Powder delivery pressure controls the amount of powder transported from the hopper to the spray gun.

• Recommended range: 0.3-0.8 bar
• Too low: intermittent powder output, uneven film thickness
• Too high: excessive powder velocity, increased rebound, accelerated gun wear
• Stable delivery: requires Venturi pump and fluidized bed to ensure constant pressure

Rule of thumb: When adjusting delivery pressure, observe the powder cloud pattern at the gun nozzle — a uniform, continuous cloud indicates optimal condition.

IV. Atomizing Pressure

Atomizing pressure disperses the powder into a uniform cloud.

• Recommended range: 0.1-0.3 bar
• Too low: poor powder dispersion, narrow spray pattern, "zebra stripe" coating
• Too high: excessive powder dispersion and severe scattering reduce powder application rate and contaminate the spray booth

Atomizing pressure and delivery pressure must be matched. General principle: set delivery pressure to determine powder output, then adjust atomizing pressure for ideal spray pattern.

V. Powder Particle Size Distribution

Powder particle size directly affects coating leveling, film thickness uniformity, and recovery efficiency.

• Ideal distribution: 10-100μm, with the highest proportion in the 30-50μm range
• Excessive fines (<10μm): easy to drift, high load on recovery system, prone to orange peel
• Excessive coarse particles (>80μm): poor leveling, rough surface, sagging in thick coats

Recommendation: Specify particle size requirements with your powder supplier and request distribution reports for each batch. For powder coating lines, regularly remove ultrafine powder from the recovery system and maintain a proper ratio of fresh to reclaimed powder (typically 70:30).

VI. Film Thickness Control

Film thickness balances coating performance and cost. Too thin compromises corrosion protection; too thick wastes material and risks cracking.
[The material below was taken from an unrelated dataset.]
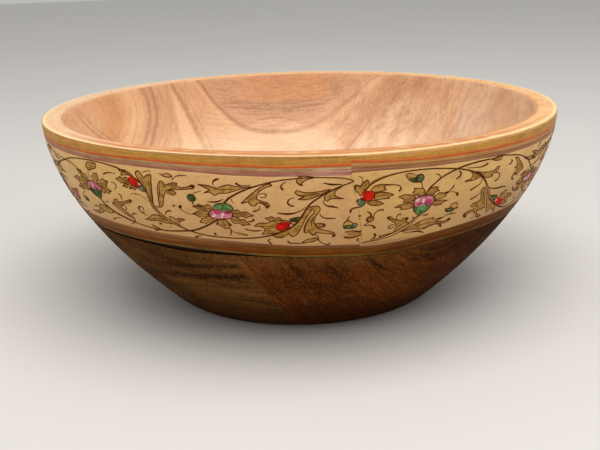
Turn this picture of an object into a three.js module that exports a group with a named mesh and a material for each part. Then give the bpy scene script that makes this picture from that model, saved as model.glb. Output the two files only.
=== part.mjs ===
// A wooden salad bowl, turned from one block, with a painted strip let into its outside below the rim.
// Lengths are in millimetres, +Z is up, and the origin is the centre of the flat underside.
import * as THREE from 'three';

// The turned bowl
const rimDiameter = 300;
const bowlHeight = 111;
const footDiameter = 160;
const rimWidth = 12;
const floorThickness = 14;
// How full the outside swells between foot and rim: 1 is a straight cone, more is rounder.
const outsideExponent = 1.75;
// The inside is a superellipse in section: 2 is an ellipse, more is squarer at the bottom.
const insideExponent = 2.15;
const rimEdgeHeight = 0.7;
const footEdgeHeight = 3;

// The painted strip, from the rim down: each height is that stripe's own
const lipHeight = 0.2;
const goldStripeHeight = 3.3;
const upperRedHeight = 1.1;
const upperGreyHeight = 1.5;
const upperMauveHeight = 2.8;
const creamBandHeight = 36.8;
const lowerMauveHeight = 1.4;
const lowerBrownHeight = 2.4;
const lowerRedHeight = 1.8;
const lowerGreenHeight = 1.8;
// The strip lies in a shallow turned seat, stands a little proud of the wood and has a groove under it.
const seatDepth = 0.5;
const stripProud = 0.15;
const grooveHeight = 1.3;

// Steps round the bowl and along each curve
const turnSteps = 72;
const sideSteps = 8;
const bandSteps = 6;
const insideSteps = 13;
const arrisSteps = 2;

const rimRadius = rimDiameter / 2;
const footRadius = footDiameter / 2;
const insideRadius = rimRadius - rimWidth;
const insideDepth = bowlHeight - floorThickness;
const stripTop = bowlHeight - rimEdgeHeight - lipHeight;

const wood = new THREE.MeshStandardMaterial({ color: 0xb98352, roughness: 0.42, metalness: 0 });

function paint(color) {
  return new THREE.MeshStandardMaterial({ color, roughness: 0.35, metalness: 0 });
}

// The stripes of the strip, listed from the rim down.
const stripes = [
  { name: 'gold_rim_stripe', height: goldStripeHeight, steps: 1, material: paint(0xb9793f) },
  { name: 'upper_red_line', height: upperRedHeight, steps: 1, material: paint(0xc15a2b) },
  { name: 'upper_grey_line', height: upperGreyHeight, steps: 1, material: paint(0xa99270) },
  { name: 'upper_mauve_line', height: upperMauveHeight, steps: 1, material: paint(0xa26a58) },
  { name: 'cream_band', height: creamBandHeight, steps: bandSteps, material: paint(0xc89a62) },
  { name: 'lower_mauve_line', height: lowerMauveHeight, steps: 1, material: paint(0x84503a) },
  { name: 'lower_brown_line', height: lowerBrownHeight, steps: 1, material: paint(0x7c4c1e) },
  { name: 'lower_red_line', height: lowerRedHeight, steps: 1, material: paint(0x92401f) },
  { name: 'lower_green_line', height: lowerGreenHeight, steps: 1, material: paint(0x76592c) },
];

const stripHeight = stripes.reduce((sum, stripe) => sum + stripe.height, 0);
const stripBottom = stripTop - stripHeight;
const grooveBottom = stripBottom - grooveHeight;

// Radius of the bare wooden outside at a height above the underside.
function outsideRadius(z) {
  const down = 1 - z / bowlHeight;
  return rimRadius - (rimRadius - footRadius) * down ** outsideExponent;
}

function seatRadius(z) {
  return outsideRadius(z) - seatDepth;
}

function stripRadius(z) {
  return outsideRadius(z) + stripProud;
}

// Points on a turned surface from one height to another, both ends included.
function climb(radiusAt, from, to, steps) {
  const points = [];
  for (let i = 0; i <= steps; i += 1) {
    const z = from + ((to - from) * i) / steps;
    points.push(new THREE.Vector2(radiusAt(z), z));
  }
  return points;
}

// A rounded corner between two points of an outline.
function arris(start, corner, end) {
  return new THREE.QuadraticBezierCurve(start, corner, end).getPoints(arrisSteps);
}

// The heights where one stripe meets the next, with the steps that each stripe has between them.
function layOut(list) {
  let top = stripTop;
  return list.map((stripe) => {
    const placed = { ...stripe, top, bottom: top - stripe.height };
    top = placed.bottom;
    return placed;
  });
}

// A closed outline turned round Z. It runs up the outside of the solid, as seen at +X.
function turned(outline) {
  const geometry = new THREE.LatheGeometry(outline, turnSteps);
  geometry.rotateX(Math.PI / 2);
  return geometry;
}

// The same for an outline that runs up the solid's inner wall, which turns its faces over.
function turnedInsideFirst(outline) {
  const geometry = turned(outline);
  const index = geometry.getIndex();
  for (let i = 0; i < index.count; i += 3) {
    const first = index.getX(i);
    index.setX(i, index.getX(i + 1));
    index.setX(i + 1, first);
  }
  geometry.computeVertexNormals();
  return geometry;
}

// The strip's seat: one point for each height that a stripe has, so that wood and paint meet face to face.
function seatOutline(placed) {
  const points = climb(seatRadius, grooveBottom, stripBottom, 1);
  for (const stripe of [...placed].reverse()) {
    points.push(...climb(seatRadius, stripe.bottom, stripe.top, stripe.steps).slice(1));
  }
  return points;
}

function insideOutline() {
  const power = 2 / insideExponent;
  const start = Math.asin((rimEdgeHeight / insideDepth) ** (1 / power));
  const points = [];
  for (let i = 0; i <= insideSteps; i += 1) {
    const angle = start + ((Math.PI / 2 - start) * i) / insideSteps;
    const radius = i < insideSteps ? insideRadius * Math.cos(angle) ** power : 0;
    points.push(new THREE.Vector2(radius, bowlHeight - insideDepth * Math.sin(angle) ** power));
  }
  return points;
}

function bowlBody(placed) {
  const inside = insideOutline();
  const foot = arris(
    new THREE.Vector2(footRadius - footEdgeHeight, 0),
    new THREE.Vector2(footRadius, 0),
    new THREE.Vector2(outsideRadius(footEdgeHeight), footEdgeHeight),
  );
  const lip = bowlHeight - rimEdgeHeight;
  const outerArris = arris(
    new THREE.Vector2(outsideRadius(lip), lip),
    new THREE.Vector2(rimRadius, bowlHeight),
    new THREE.Vector2(rimRadius - rimEdgeHeight, bowlHeight),
  );
  const innerArris = arris(
    new THREE.Vector2(insideRadius + rimEdgeHeight, bowlHeight),
    new THREE.Vector2(insideRadius, bowlHeight),
    inside[0],
  );
  const outline = [
    new THREE.Vector2(0, 0),
    ...foot,
    ...climb(outsideRadius, footEdgeHeight, grooveBottom, sideSteps).slice(1),
    ...seatOutline(placed),
    new THREE.Vector2(outsideRadius(stripTop), stripTop),
    ...outerArris,
    ...innerArris,
    ...inside.slice(1),
  ];
  return turned(outline);
}

function stripeRing(stripe) {
  const inner = climb(seatRadius, stripe.bottom, stripe.top, stripe.steps);
  const outer = climb(stripRadius, stripe.top, stripe.bottom, stripe.steps);
  return turnedInsideFirst([...inner, ...outer, inner[0].clone()]);
}

function piece(name, geometry, material) {
  const mesh = new THREE.Mesh(geometry, material);
  mesh.name = name;
  return mesh;
}

const bowl = new THREE.Group();
const placedStripes = layOut(stripes);
bowl.add(piece('bowl_body', bowlBody(placedStripes), wood));
for (const stripe of placedStripes) {
  bowl.add(piece(stripe.name, stripeRing(stripe), stripe.material));
}

export default bowl;
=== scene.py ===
"""The finished look of a turned wooden salad bowl with a hand-painted strip below its rim.

Lengths are in millimetres, and become metres where a mesh is made. An angle round the bowl is
0 at the side that faces the camera and grows to the right. The painted vine is laid out on the
unrolled strip: u runs round the bowl and v runs up its outside, both in millimetres.
"""

import math

import bpy
import numpy as np
from mathutils import Matrix, Vector
from mathutils.geometry import delaunay_2d_cdt


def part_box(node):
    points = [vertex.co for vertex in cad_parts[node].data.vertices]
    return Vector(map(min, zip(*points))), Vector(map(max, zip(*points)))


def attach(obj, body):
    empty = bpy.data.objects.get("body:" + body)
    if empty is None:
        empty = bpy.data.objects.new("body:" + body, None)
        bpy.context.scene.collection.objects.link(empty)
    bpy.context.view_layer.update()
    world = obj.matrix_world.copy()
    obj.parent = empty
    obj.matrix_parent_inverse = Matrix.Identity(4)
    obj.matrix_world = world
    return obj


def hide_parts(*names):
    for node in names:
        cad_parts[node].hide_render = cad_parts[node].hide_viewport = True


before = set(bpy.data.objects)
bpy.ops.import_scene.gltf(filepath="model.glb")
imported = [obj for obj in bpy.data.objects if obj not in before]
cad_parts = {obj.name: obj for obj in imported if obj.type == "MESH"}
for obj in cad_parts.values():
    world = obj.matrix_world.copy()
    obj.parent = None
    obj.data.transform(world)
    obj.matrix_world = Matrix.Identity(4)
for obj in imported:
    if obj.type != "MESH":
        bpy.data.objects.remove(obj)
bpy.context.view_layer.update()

METRES = 0.001

# The turned shape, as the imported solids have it
RIM_RADIUS, _, BOWL_HEIGHT = np.array(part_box("bowl_body")[1]) / METRES
FOOT_RADIUS = 80.0
RIM_WIDTH = 12.0
FLOOR_THICKNESS = 14.0
OUTSIDE_EXPONENT = 1.75
INSIDE_EXPONENT = 2.15
RIM_EDGE = 0.7
FOOT_EDGE = 3.0
SEAT_DEPTH = 0.5
STRIP_PROUD = 0.15

# Fineness of the meshes
BODY_TURN_STEPS = 360
BAND_TURN_STEPS = 720
OUTSIDE_ROWS = 34
SEAT_ROWS = 12
RIM_ROWS = 5
INSIDE_ROWS = 56
# Edges that turn by more than this many degrees stay sharp
SHARP_DEGREES = 32
# Radii of the rings that the flat underside has inside its rounded edge
UNDERSIDE_RINGS = (30.0, 60.0)
# How far along each rounded edge its rings lie, from 0 to 1
FOOT_EDGE_TURNS = (0.3, 0.55, 0.8)
OUTER_EDGE_TURNS = (0.25, 0.5, 0.75, 1.0)
INNER_EDGE_TURNS = (0.3, 0.6)

# The strip's seam, as angles in degrees at the upper and the lower lines
UPPER_SEAM = 8.7
LOWER_SEAM = 11.8

# The strip's coats of paint from the rim down, each with its material slot
LINE_SLOTS = {
    "gold_rim_stripe": "gold_paint",
    "upper_red_line": "red_paint",
    "upper_grey_line": "grey_green_paint",
    "upper_mauve_line": "mauve_paint",
    "cream_band": "cream_paint",
    "lower_mauve_line": "mauve_paint",
    "lower_brown_line": "brown_paint",
    "lower_red_line": "red_paint",
    "lower_green_line": "grey_green_paint",
}
LINE_NAMES = list(LINE_SLOTS)

# The unrolled strip
UNROLLED_RADIUS = 143.0
STRIP_FOOT_HEIGHT = 64.8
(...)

• Recommended range: 60-120μm (depending on product requirements)
• Indoor applications: 60-80μm
• Outdoor applications: 80-120μm
• Thickness deviation: should be controlled within ±10μm

Control methods:

• Online film thickness gauges provide real-time feedback to automatically adjust powder delivery
• Regular spot checks with a film thickness gauge, recording data
• For customized coating solutions, different film thickness targets can be set for different areas (e.g., slightly thicker on edges, standard on flat surfaces)

VII. Curing Temperature and Time

Curing is the critical step where powder melts, levels, and cross-links, directly affecting adhesion, hardness, gloss, and corrosion resistance.

• Recommended temperature: 180-220°C (actual workpiece temperature, not oven setpoint)
• Holding time: 10-20 minutes (adjust based on workpiece thermal mass)
• Low temperature / insufficient time: incomplete cure, poor adhesion, low hardness, reduced chemical resistance
• High temperature / excessive time: yellowing, gloss loss, embrittlement, even powdering

Key point: Oven setpoint ≠ workpiece temperature. Use a furnace temperature tracker to measure the actual temperature profile reached by the workpiece. Heavy workpieces have higher thermal mass and require longer holding times.

VIII. Recovery System Parameters

Powder recovery system efficiency directly affects material utilization and production cost.

• Target recovery efficiency: ≥95%
• Filter cartridge reverse pulse pressure: 0.4-0.6 MPa, pulse interval 10-15 seconds
• Recovery airflow: designed based on booth size, typically 15,000-25,000 m³/h

Maintenance points:

• Regularly clean filter cartridges to prevent clogging and efficiency loss
• Check reverse pulse system for proper operation
• Reclaimed powder should be sieved and mixed with fresh powder at a specified ratio

Conclusion

The eight key parameters of electrostatic powder coating — voltage, distance, delivery pressure, atomizing pressure, particle size, film thickness, curing time/temperature, and recovery efficiency — are interconnected and influence each other. Deviation in any parameter can cause coating defects. Establishing standardized parameter tables, regularly calibrating equipment, and recording production data are the foundation for long-term stable operation of automated coating lines.